-- What this task involves --
The lines to be extracted run from the start of the listing through the line containing "from build123d import *"; copy them exactly and nothing else.

-- Dataset section --
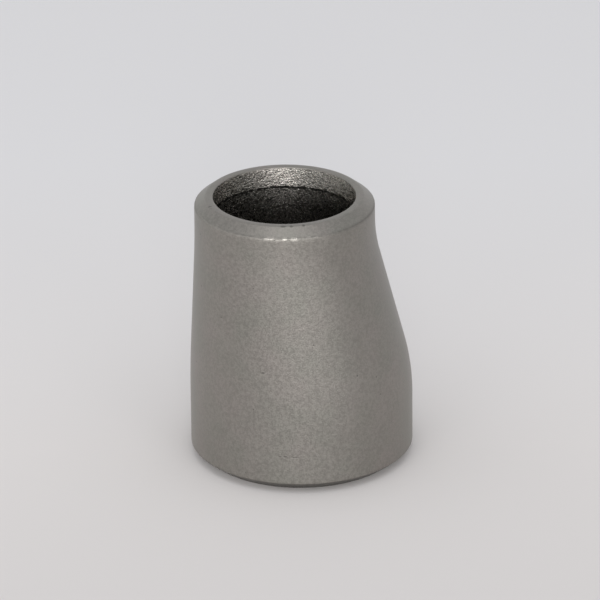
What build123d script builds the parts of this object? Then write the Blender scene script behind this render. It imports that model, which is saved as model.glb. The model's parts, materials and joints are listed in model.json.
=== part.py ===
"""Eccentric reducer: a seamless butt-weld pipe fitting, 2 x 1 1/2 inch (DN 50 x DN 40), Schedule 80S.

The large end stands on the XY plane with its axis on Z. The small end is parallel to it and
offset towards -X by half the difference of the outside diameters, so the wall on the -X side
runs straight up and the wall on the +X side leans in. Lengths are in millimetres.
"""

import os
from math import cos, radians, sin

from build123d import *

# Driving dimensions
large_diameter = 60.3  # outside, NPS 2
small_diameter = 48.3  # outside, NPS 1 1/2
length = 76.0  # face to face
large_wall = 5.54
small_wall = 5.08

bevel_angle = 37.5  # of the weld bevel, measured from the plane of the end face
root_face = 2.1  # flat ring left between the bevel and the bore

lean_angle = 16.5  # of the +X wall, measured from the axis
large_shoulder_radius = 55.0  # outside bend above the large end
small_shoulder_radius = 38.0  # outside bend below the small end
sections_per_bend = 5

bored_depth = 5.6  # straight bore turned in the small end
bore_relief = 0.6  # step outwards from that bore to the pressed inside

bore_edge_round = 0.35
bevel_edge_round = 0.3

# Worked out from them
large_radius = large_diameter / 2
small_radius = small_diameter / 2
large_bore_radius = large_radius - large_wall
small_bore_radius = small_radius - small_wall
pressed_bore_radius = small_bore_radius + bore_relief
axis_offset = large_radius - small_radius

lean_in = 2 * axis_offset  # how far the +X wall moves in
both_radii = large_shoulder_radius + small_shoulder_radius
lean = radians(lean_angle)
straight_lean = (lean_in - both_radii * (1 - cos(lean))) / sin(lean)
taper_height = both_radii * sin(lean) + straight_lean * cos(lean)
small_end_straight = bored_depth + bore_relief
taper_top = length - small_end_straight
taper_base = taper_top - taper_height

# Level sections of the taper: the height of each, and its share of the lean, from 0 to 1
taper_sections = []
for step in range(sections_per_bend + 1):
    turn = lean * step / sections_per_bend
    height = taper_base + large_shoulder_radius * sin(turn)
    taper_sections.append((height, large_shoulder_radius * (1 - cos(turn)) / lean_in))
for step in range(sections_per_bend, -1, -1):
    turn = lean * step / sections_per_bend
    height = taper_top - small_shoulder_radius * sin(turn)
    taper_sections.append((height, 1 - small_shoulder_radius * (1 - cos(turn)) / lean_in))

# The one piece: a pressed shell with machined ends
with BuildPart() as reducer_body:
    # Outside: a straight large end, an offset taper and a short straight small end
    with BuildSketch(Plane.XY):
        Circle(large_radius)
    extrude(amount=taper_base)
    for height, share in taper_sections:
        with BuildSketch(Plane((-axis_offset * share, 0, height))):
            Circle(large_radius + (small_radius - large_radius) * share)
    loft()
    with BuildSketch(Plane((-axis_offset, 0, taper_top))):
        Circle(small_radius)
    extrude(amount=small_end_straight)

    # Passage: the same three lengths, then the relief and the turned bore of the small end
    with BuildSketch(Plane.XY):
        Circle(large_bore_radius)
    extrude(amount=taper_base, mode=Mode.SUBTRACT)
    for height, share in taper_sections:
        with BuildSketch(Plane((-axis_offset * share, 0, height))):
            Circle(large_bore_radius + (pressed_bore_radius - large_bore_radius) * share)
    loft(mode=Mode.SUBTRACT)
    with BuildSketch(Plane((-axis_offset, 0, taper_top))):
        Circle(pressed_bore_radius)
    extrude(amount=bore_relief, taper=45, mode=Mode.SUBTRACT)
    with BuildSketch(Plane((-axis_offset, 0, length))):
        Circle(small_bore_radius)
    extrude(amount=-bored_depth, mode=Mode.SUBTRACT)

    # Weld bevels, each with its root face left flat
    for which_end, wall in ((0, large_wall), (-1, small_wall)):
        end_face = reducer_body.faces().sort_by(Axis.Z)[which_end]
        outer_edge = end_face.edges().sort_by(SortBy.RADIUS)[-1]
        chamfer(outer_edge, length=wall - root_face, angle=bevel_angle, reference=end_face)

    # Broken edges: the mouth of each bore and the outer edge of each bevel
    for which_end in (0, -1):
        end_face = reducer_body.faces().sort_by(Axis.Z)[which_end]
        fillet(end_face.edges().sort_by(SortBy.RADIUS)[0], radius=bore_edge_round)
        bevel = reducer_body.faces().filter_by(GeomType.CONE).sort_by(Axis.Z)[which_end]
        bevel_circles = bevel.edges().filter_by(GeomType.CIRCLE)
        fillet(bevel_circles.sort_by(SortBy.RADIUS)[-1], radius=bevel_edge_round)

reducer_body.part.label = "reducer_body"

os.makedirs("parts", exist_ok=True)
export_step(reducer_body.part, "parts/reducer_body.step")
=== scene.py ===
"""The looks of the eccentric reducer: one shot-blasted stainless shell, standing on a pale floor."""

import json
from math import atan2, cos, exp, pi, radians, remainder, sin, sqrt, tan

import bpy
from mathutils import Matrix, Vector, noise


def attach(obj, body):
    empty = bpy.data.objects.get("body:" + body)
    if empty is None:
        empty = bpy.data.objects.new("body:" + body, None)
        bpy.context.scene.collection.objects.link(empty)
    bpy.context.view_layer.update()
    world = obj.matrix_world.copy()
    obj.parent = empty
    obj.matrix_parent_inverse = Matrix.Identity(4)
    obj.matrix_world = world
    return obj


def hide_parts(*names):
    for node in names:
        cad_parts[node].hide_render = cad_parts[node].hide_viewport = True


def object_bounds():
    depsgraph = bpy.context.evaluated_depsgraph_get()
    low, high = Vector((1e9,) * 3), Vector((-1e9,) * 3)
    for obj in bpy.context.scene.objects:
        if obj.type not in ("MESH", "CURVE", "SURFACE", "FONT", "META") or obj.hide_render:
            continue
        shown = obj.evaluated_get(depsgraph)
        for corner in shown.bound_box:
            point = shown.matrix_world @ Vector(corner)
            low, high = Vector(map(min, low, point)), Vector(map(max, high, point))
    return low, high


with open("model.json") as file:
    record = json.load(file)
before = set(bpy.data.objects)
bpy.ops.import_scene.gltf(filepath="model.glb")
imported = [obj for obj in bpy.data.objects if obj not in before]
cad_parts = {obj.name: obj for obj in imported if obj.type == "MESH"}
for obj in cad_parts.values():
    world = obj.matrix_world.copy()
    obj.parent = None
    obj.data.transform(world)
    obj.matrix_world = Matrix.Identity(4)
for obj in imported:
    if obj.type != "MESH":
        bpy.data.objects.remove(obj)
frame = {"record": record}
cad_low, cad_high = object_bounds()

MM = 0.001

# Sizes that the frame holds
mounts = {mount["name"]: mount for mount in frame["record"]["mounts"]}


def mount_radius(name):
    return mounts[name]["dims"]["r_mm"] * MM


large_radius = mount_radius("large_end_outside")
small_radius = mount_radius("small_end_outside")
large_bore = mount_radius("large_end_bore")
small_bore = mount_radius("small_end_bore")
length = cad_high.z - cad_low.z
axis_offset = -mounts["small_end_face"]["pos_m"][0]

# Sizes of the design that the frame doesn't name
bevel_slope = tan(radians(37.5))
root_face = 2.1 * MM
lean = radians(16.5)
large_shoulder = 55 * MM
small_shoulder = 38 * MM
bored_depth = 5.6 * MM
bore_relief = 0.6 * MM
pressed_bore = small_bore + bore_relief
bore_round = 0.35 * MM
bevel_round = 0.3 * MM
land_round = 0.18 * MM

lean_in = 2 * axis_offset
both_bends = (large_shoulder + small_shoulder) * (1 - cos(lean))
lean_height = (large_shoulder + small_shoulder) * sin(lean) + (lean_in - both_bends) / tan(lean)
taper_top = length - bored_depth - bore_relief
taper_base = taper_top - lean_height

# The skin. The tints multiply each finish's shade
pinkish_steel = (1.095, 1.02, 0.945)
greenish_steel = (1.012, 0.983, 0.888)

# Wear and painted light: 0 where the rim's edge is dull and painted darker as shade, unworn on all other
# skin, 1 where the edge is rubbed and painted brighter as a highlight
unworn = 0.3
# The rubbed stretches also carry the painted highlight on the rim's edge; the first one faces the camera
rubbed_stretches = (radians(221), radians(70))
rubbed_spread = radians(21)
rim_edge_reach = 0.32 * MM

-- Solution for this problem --
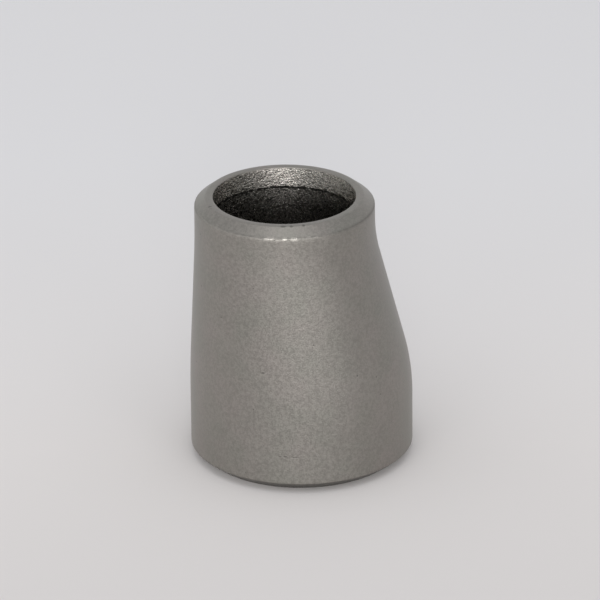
What build123d script builds the parts of this object? Then write the Blender scene script behind this render. It imports that model, which is saved as model.glb. The model's parts, materials and joints are listed in model.json.
=== part.py ===
"""Eccentric reducer: a seamless butt-weld pipe fitting, 2 x 1 1/2 inch (DN 50 x DN 40), Schedule 80S.

The large end stands on the XY plane with its axis on Z. The small end is parallel to it and
offset towards -X by half the difference of the outside diameters, so the wall on the -X side
runs straight up and the wall on the +X side leans in. Lengths are in millimetres.
"""

import os
from math import cos, radians, sin

from build123d import *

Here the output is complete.